■ Required work
Copy every line from the material below that holds "limits".

■ Information given
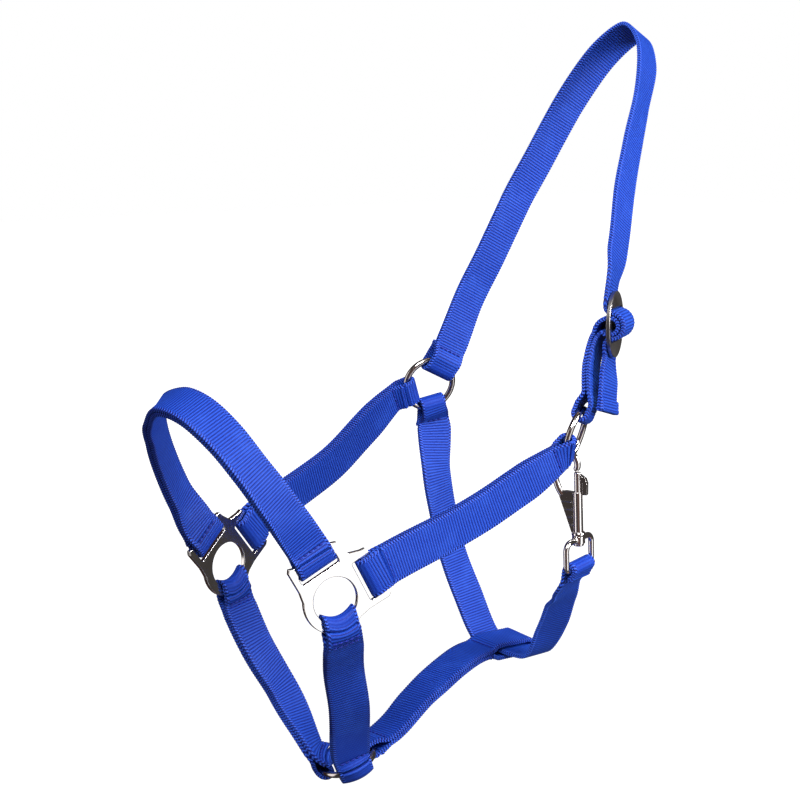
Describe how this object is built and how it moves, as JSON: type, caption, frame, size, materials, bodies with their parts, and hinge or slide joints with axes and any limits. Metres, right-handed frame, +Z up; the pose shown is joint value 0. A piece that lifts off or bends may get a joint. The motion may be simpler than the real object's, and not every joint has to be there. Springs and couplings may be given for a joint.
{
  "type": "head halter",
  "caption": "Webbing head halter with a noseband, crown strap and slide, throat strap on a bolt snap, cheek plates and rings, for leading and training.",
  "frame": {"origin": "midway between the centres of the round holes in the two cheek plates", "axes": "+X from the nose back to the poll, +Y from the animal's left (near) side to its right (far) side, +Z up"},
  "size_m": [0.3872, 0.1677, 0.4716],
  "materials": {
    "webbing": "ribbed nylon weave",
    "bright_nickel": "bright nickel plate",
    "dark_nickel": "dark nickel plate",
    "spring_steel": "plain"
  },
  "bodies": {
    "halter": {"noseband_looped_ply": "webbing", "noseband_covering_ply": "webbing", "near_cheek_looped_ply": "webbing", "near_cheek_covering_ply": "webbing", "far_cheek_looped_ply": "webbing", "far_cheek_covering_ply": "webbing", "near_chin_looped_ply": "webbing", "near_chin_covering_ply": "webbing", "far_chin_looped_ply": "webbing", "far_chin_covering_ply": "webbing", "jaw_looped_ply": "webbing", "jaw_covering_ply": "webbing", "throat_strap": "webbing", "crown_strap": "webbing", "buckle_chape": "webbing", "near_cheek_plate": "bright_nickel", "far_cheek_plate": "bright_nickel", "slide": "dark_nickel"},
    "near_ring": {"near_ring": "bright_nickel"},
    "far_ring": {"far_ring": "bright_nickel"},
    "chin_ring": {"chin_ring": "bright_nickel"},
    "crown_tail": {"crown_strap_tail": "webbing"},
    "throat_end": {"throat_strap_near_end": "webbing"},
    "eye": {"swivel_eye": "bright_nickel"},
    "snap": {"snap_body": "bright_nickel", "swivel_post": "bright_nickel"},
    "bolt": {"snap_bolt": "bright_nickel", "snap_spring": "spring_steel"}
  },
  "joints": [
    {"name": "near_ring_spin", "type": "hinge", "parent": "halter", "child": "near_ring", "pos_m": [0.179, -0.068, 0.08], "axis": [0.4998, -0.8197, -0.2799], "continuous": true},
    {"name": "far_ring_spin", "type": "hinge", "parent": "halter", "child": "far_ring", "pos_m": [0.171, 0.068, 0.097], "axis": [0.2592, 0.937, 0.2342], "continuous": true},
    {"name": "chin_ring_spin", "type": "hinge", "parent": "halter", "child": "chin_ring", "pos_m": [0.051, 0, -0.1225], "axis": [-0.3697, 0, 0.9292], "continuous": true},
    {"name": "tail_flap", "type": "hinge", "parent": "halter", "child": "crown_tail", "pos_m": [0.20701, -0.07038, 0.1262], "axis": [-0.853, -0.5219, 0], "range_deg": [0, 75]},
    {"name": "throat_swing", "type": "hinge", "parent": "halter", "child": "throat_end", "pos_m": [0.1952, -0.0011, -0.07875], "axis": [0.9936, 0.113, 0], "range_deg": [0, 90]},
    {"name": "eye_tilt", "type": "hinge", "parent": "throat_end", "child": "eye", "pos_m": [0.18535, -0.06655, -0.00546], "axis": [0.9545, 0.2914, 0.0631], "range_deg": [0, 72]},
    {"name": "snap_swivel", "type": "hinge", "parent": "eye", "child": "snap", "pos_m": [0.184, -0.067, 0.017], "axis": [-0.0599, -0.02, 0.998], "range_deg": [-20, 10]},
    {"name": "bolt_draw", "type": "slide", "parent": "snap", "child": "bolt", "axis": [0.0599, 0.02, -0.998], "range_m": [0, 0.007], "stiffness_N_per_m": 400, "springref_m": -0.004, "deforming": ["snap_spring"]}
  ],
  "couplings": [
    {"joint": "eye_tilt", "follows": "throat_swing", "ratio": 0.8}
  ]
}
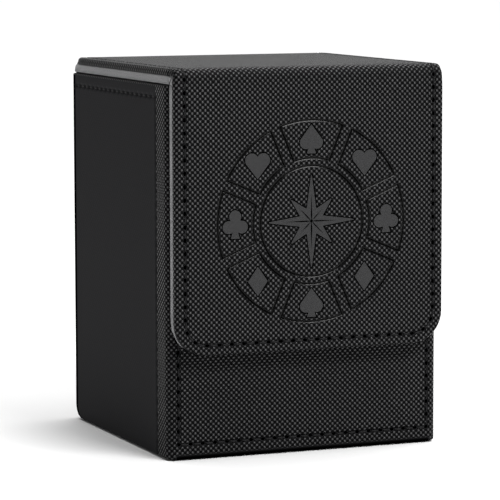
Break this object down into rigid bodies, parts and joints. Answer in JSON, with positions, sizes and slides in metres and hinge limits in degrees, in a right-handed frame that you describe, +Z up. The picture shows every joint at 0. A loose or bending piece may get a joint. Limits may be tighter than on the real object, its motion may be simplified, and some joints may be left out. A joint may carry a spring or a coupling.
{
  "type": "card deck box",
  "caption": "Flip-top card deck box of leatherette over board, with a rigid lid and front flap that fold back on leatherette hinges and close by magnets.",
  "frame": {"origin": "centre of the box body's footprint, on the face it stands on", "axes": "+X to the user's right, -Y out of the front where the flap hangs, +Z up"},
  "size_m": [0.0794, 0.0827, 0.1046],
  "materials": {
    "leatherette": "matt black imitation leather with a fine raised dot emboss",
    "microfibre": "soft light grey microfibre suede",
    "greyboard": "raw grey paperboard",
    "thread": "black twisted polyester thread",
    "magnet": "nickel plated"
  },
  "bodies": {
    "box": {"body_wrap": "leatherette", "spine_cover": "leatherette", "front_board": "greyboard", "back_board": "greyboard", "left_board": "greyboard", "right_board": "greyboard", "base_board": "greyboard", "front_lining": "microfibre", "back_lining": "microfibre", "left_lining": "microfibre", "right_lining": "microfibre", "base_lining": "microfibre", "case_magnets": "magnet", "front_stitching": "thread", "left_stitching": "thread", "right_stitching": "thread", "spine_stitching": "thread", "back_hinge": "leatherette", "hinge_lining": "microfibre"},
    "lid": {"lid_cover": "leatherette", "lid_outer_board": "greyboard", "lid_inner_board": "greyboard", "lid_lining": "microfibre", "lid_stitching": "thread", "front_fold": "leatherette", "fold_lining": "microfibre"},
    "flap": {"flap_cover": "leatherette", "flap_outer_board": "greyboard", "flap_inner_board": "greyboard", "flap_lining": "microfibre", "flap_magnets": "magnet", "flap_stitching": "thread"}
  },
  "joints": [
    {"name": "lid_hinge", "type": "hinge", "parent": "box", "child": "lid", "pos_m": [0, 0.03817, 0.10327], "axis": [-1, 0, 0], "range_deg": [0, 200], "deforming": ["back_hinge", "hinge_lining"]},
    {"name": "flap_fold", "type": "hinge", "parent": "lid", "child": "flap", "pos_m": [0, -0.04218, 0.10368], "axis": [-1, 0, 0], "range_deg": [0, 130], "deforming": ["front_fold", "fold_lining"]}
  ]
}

■ Answer in full
Describe how this object is built and how it moves, as JSON: type, caption, frame, size, materials, bodies with their parts, and hinge or slide joints with axes and any limits. Metres, right-handed frame, +Z up; the pose shown is joint value 0. A piece that lifts off or bends may get a joint. The motion may be simpler than the real object's, and not every joint has to be there. Springs and couplings may be given for a joint.
Break this object down into rigid bodies, parts and joints. Answer in JSON, with positions, sizes and slides in metres and hinge limits in degrees, in a right-handed frame that you describe, +Z up. The picture shows every joint at 0. A loose or bending piece may get a joint. Limits may be tighter than on the real object, its motion may be simplified, and some joints may be left out. A joint may carry a spring or a coupling.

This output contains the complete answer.